1. There must be practice, because it is only that which answers God’s end in giving us His Word both written and preached (Lévitique 18:4; Deutéronome 26:16). If you speak to your children, it is not only that they may know your mind, but do it. God gives us His Word not only as a picture to look upon, but as a copy to write after. The master gives his servant a candle, not to gaze on, but to work by; and so David calls the Word of God, not a lamp to his eyes, but a lantern to his feet.

2. It is only the practice of religion that makes a man happy. It appears by Scripture (Jaques 1:25; Actes 7:22; Matthieu 25:34; Apocalypse 22:12). By reason, happiness is not attainable but in the use of means; and the use of means implies practice (Philippiens 2:12). There can be no crown without running, no recompense without diligence.

(1) If it be only the doing part of religion makes men happy, then it sharply reproves them who know much, yet do nothing. It is better to practice one truth than to know all. But why do so few come up to the practical part of religion? Surely it is

(a) For want of humility.

(b) Want of faith (Ésaïe 53:1).

(c) The difficulty of it. It is easy to hear a truth, to make a profession of it; but to digest it into practice, men are loath to put themselves to too much trouble (Proverbes 19:15). But it costs many a sinner more labour in toiling about his lusts than it costs a saint in serving his God.

(d) The world comes between and hinders.

(2) It exhorts all to become practitioners in religion. Note the following:

(a) Obedience is an evidence of sincerity (Jean 10:25).

(b) Practice will both honour religion and propagate it.

(c) Thus we show our love to Christ (Jean 14:21).

(d) Without practice you will come short of them who have come short of heaven (Marc 6:20).

(e) What unspeakable comfort will obedience yield both in life and death.

(f) What is the end of all God’s administrations, promises, threatenings, but obedience (Deutéronome 11:28).

(g) Consider what a sin disobedience is, against reason (1 Corinthiens 10:22), against equity, against conscience (Malachie 1:6); against kindness, against nature, since every creature in its kind obeys God; against self-preservation (2 Thesaloniciens 1:7).

(h) The benefit of obedience (Psaume 19:11). So saith the text. If this argument will not prevail, what will?

(3) Some rules to help Christians in their obedience. Obedience must be

(a) Cordial (Deutéronome 26:16; Romains 6:17). The heart is the seat of love, and it is love perfumes every duty. The heart makes service a free will offering, else it is but a tax.

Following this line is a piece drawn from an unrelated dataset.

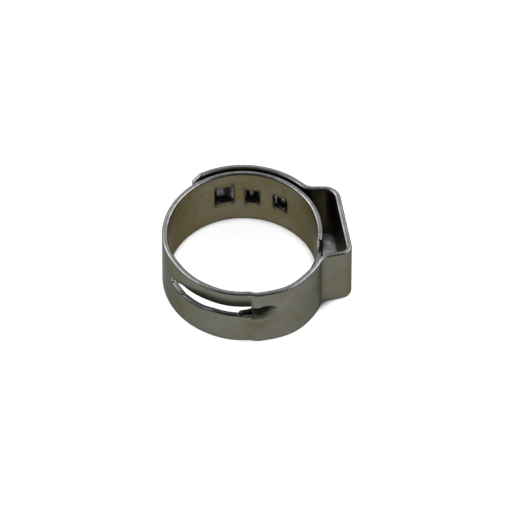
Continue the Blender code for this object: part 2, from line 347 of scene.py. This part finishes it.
def relief(s, w):
    """How far the strip's middle surface stands out of its path."""
    angle = ring_angle(s)
    crest = tunnel_crest(angle)
    crease = tunnel_crease(angle)
    upper = 1.0 - np.clip((w - crest) / (crease - crest), 0.0, 1.0)
    upper = upper * (1.0 + 0.35 * (1.0 - upper)) * smooth(upper, -0.35, 0.6)
    across = np.where(w > crest, upper, smooth(w, 1.0, 4.1))
    lift = TUNNEL_HEIGHT * tunnel_along(angle) * across
    lift -= GROOVE_DEPTH * groove(angle, w)
    lift -= rail_depth(angle) * rail_curl(angle, w)
    lift -= LEAN * smooth(w, 4.6, 7.0) * bump(angle, 190, 215, 315, 335)
    lift -= DENT_DEPTH * bump(angle, 270, 277, 285.9, 286.4) * bump(w, 0.6, 0.9, 2.9, 3.2)
    return lift


def painted_shade(s, w):
    """Painted shade, 0 to 1, laid where the strip is dark: the curled lip above the slot, the slot's lower
    lip and its end, the tunnel's flank and crease, the rims of the hook pockets and the tongue's nose.
    """
    angle = ring_angle(s)
    above = (w - slot_top(angle)) / rail_height(angle)
    rail = bump(angle, 208, 232, 276.2, 276.9) * (1.0 - smooth(above, 0.42, 1.32)) * (above > -0.5)
    lip = bump(w - slot_low(angle), -0.14, -0.03, 0.05, 0.1) * bump(angle, 208, 222, 276.4, 276.6)
    end = bump(angle, 274.9, 275.9, 277.0, 277.8) * bump(w, 4.0, 4.15, 5.1, 5.3)
    flank_low = tunnel_crest(angle) - 0.25
    flank = smooth(w, flank_low - 0.25, flank_low + 0.1) * (1.0 - smooth(w, tunnel_crease(angle), 5.3))
    flank = flank * bump(angle, 275.5, 276.5, 284, 295)
    nose = 1.0 - smooth(angle, -83.0, -80.0)
    amount = np.maximum.reduce([0.94 * rail, 0.75 * lip, 0.9 * end, 0.7 * flank, groove(angle, w), nose])
    for start, stop, low, high in POCKETS.values():
        beside = np.maximum(np.abs(angle - (start + stop) / 2) - (stop - start) / 2, 0.0) * DEGREE
        above = np.maximum(np.abs(w - (low + high) / 2) - (high - low) / 2, 0.0)
        amount = np.maximum(amount, 0.9 * (1.0 - smooth(np.hypot(beside, above), 0.06, 0.22)))
    return amount


def bend_strip(s, w, t):
    """Places on the flat strip, bent into the clamp."""
    points, normals = plan_at(s)
    out = points + normals * (t + relief(s, w))[:, None]
    return np.column_stack([out, w])


# Meshes

def rounded(points, radius, steps=4, closed=True):
    """Outline with its corners rounded. The ends of an open one stay sharp."""
    result = []
    count = len(points)
    for i in range(count):
        corner = np.array(points[i], float)
        if not closed and i in (0, count - 1):
            result.append(corner)
            continue
        before = np.array(points[i - 1], float) - corner
        after = np.array(points[(i + 1) % count], float) - corner
        reach = min(radius, 0.45 * np.linalg.norm(before), 0.45 * np.linalg.norm(after))
        first = corner + reach * before / np.linalg.norm(before)
        last = corner + reach * after / np.linalg.norm(after)
        for k in range(steps + 1):
            share = k / steps
            result.append((1 - share) ** 2 * first + 2 * share * (1 - share) * corner + share ** 2 * last)
    return result


def stamped(outlines, half, edge):
    """Flat sheet with holes and rounded edges, as a bmesh in (s, w, t)."""
    curve = bpy.data.curves.new("stamping", "CURVE")
    curve.dimensions = "2D"
    curve.fill_mode = "BOTH"
    curve.extrude = half - edge
    curve.bevel_depth = edge
    curve.bevel_resolution = 2
    curve.offset = -edge
    for outline in outlines:
        spline = curve.splines.new("POLY")
        spline.points.add(len(outline) - 1)
        for point, place in zip(spline.points, outline):
            point.co = (place[0], place[1], 0.0, 1.0)
        spline.use_cyclic_u = True
    holder = bpy.data.objects.new("stamping", curve)
    bpy.context.scene.collection.objects.link(holder)
    bpy.context.view_layer.update()
    mesh = bpy.data.meshes.new_from_object(holder.evaluated_get(bpy.context.evaluated_depsgraph_get()))
    bpy.data.objects.remove(holder, do_unlink=True)
    bpy.data.curves.remove(curve)
    sheet = bmesh.new()
    sheet.from_mesh(mesh)
    bpy.data.meshes.remove(mesh)
    bmesh.ops.remove_doubles(sheet, verts=sheet.verts, dist=0.0005)
    bmesh.ops.recalc_face_normals(sheet, faces=sheet.faces)
    flat = [e for e in sheet.edges if all(abs(abs(f.normal.z) - 1.0) < 1e-4 for f in e.link_faces)]
    bmesh.ops.dissolve_limit(sheet, angle_limit=0.001, verts=[], edges=flat)
    for edge in sheet.edges:
        edge.seam = all(abs(abs(f.normal.z) - 1.0) < 1e-4 for f in edge.link_faces)
    return sheet


def cut(sheet, place, direction, clear=False):
    """Cuts a sheet with a plane, and takes off what lies on the plane's outer side if asked."""
    geometry = sheet.verts[:] + sheet.edges[:] + sheet.faces[:]
    bmesh.ops.bisect_plane(sheet, geom=geometry, dist=1e-5, plane_co=place, plane_no=direction,
                           clear_outer=clear)
    if clear:
        open_edges = [e for e in sheet.edges if len(e.link_faces) == 1]
        bmesh.ops.holes_fill(sheet, edges=open_edges, sides=0)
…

(b) Extensive--it must reach to all God’s commandments (1 Rois 9:4; Luc 1:6).

(c) Believing (Hébreux 11:6; Romains 16:26).

(d) Constant (Revelation if. 26). Faith must lead the van, and perseverance must bring up the rear. (T. Watson.)

Religion essentially practical

The object of religion is conduct; and conduct is really, however men may overlay it with philosophical disquisitions, the simplest thing in the world as far as understanding is concerned: as regards doing, the hardest. Here is the difficulty--to do what we very well know ought to be done. This difficulty is great enough to satisfy the most voracious appetite for difficulties. It extends to rightness in the whole range of what we call conduct; in three-fourths, therefore, at the lowest computation, of human life. The only doubt is whether we ought not to make the range of conduct wider still, and say it is four-fifths of human life, or five-sixths. Now, certainly we need not go far about to prove that conduct is in a special manner the object of Bible religion Ésaïe 1:16, Ésaïe 56:1; Psaume 4:5; Psaume 97:10, Psaume 50:23; 2 Timothée 2:19). But instantly there will be raised the objection that this is morality and not religion which, some people suppose is identical with speculative theology. Religion, however, means simply either a binding to righteousness, or else a serious attention to righteousness and dwelling upon it; the antithesis between ethical and religious is thus quite a false one. Ethical means practical, it relates to conduct passing into habit or disposition. Religious also means practical, only in a still higher degree: if we follow the intention of human thought and language in the use of the word, it is ethics heightened, enkindled, lit up by feeling. The passage from religion to morality is when to morality is applied emotion. And the true meaning of religion is thus, not simply morality, but morality touched by emotion. And this new elevation and inspiration of morality is well marked by the word “righteousness.” Conduct is the word of common life, morality of philosophical disquisition, righteousness of religion. (Matthew Arnold.)